Soutenir Kiev sans fâcher Moscou

Le sommet d’Istanbul entre Russes et Ukrainiens, vendredi 16 mai, devait parachever de façon flamboyante le grand retour, entamé il y a quelques années, du chef de l’Etat turc sur la scène internationale. Mais son « cher ami » Vladimir Poutine ne l’a pas entendu de cette oreille. La conférence, qui avait suscité l’espoir d’un tournant dans la guerre en Ukraine, n’a pas abouti. Malgré les bons offices de la Turquie, il est même difficile de parler de l’amorce d’une véritable négociation.

Lire aussi | L’Ukraine et la Russie échouent à s’accorder sur un cessez-le-feu à Istanbul

Le quotidien à grand tirage et principal porte-voix du pouvoir islamo-conservateur, Sabah, a eu beau titrer « Bonne nouvelle après les pourparlers de paix : le monde a suivi la Turquie », le chef de l’Etat n’a pas réussi à faire se rencontrer les présidents russe et ukrainien. C’est Donald Trump, absent lui aussi, qui a appelé les protagonistes à son retour à Washington, sans mentionner la Turquie.

On touche peut-être là aux limites de l’exercice : engagé dans un difficile jeu d’équilibre diplomatique – soutenir Kiev sans fâcher Moscou –, le chef de l’Etat turc a certes réussi l’exploit de ne s’aliéner, au fil des années, aucune des parties en conflit. Il n’en a pas moins exposé certaines de ses faiblesses.

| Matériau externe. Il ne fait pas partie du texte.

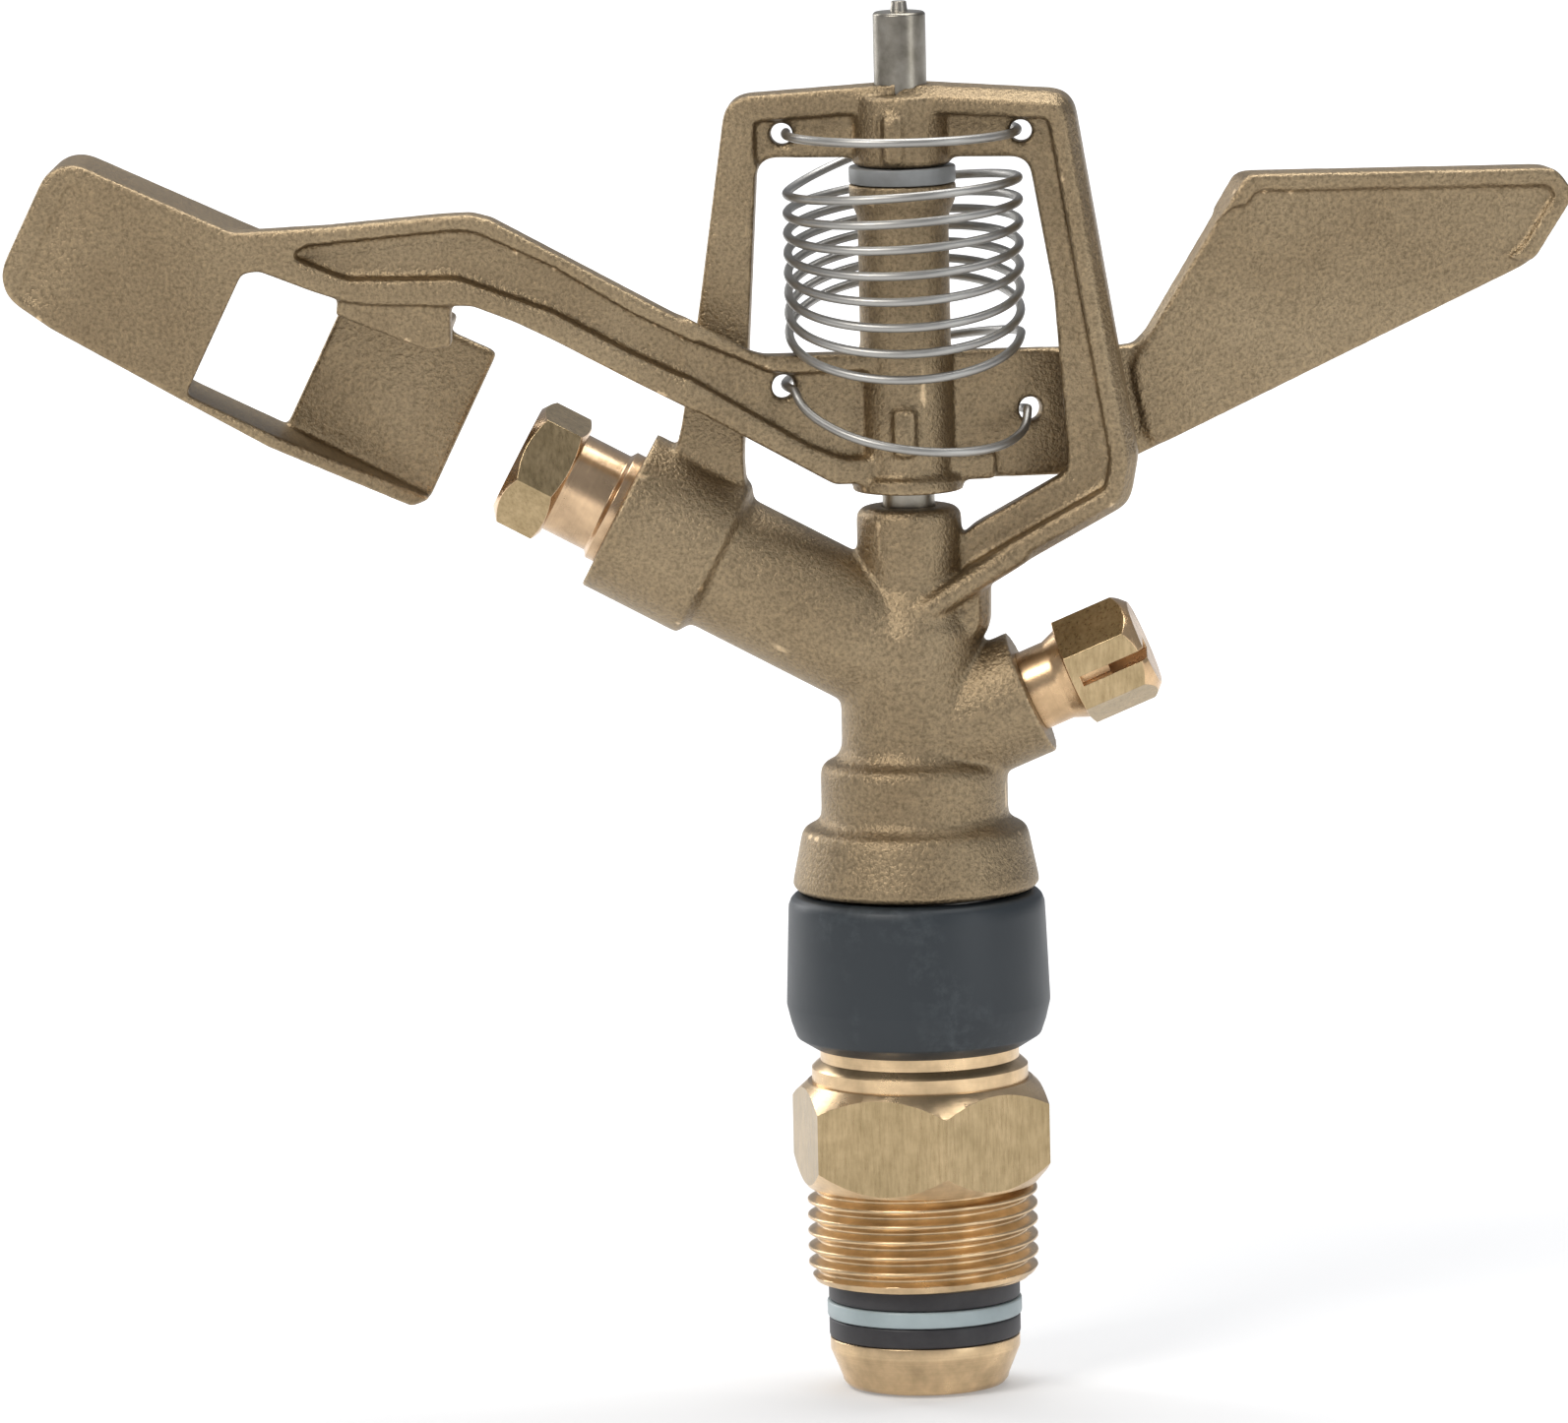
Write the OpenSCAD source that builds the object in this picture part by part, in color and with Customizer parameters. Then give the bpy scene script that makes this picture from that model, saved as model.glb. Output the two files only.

Entre la Russie, son principal fournisseur d’énergie, l’Ukraine, son meilleur partenaire pour l’industrie de défense, et la coalition anti-Poutine de l’Organisation du traité de l’Atlantique Nord (OTAN), Recep Tayyip Erdogan a tout misé sur une diplomatie transactionnelle, avec ses risques, ses désenchantements et ses petits calculs politiciens.

« N’abandonner ni Kiev ni Moscou » et « ne pas céder sur les intérêts de la Turquie », avait-il résumé dès le premier jour de la guerre, le 24 février 2022. Or, comme le souligne Mustafa Kutlay, dans la revue Foreign Affairs, l’ambition transactionnelle de la diplomatie d’Ankara est compliquée par le fait que la Turquie n’est pas un pays non aligné comme les autres.

Bien que ses dirigeants courtisent des institutions comme les BRICS (Brésil, Russie, Inde, Chine et Afrique du Sud, rejoints par cinq autres membres) ou l’Organisation de coopération de Shanghaï, la Turquie demeure membre de l’OTAN, de l’union douanière de l’Union européenne (UE), du Conseil de l’Europe et candidate à l’adhésion à l’UE. Ces engagements suscitent des attentes envers la Turquie, et toute autre orientation a des conséquences. Après avoir signé l’achat de missiles S-400 à la Russie en 2017, Ankara a été exclu du programme d’avions de combat F-35 de l’Alliance atlantique.Et, après des années de relations erratiques et tendues avec ses voisins, elle n’a pas été invitée à participer au Forum du gaz de la Méditerranée orientale.

Accords sommaires

L’engagement de la Turquie et d’autres puissances moyennes en faveur d’un monde multipolaire est compréhensible, alors que les grandes puissances deviennent de moins en moins fiables. Mais une recherche excessive d’autonomie est aussi porteuse de risques. Plutôt que de collaborer à des objectifs communs, les deux parties se contentent souvent d’accords sommaires. L’exemple du pacte migratoire signé en 2016 avec Bruxelles est frappant : en échange de l’engagement turc de retenir les Syriens sur son sol, l’UE fournit des fonds pour compenser les coûts, et tolère tacitement la régression des normes démocratiques en Turquie.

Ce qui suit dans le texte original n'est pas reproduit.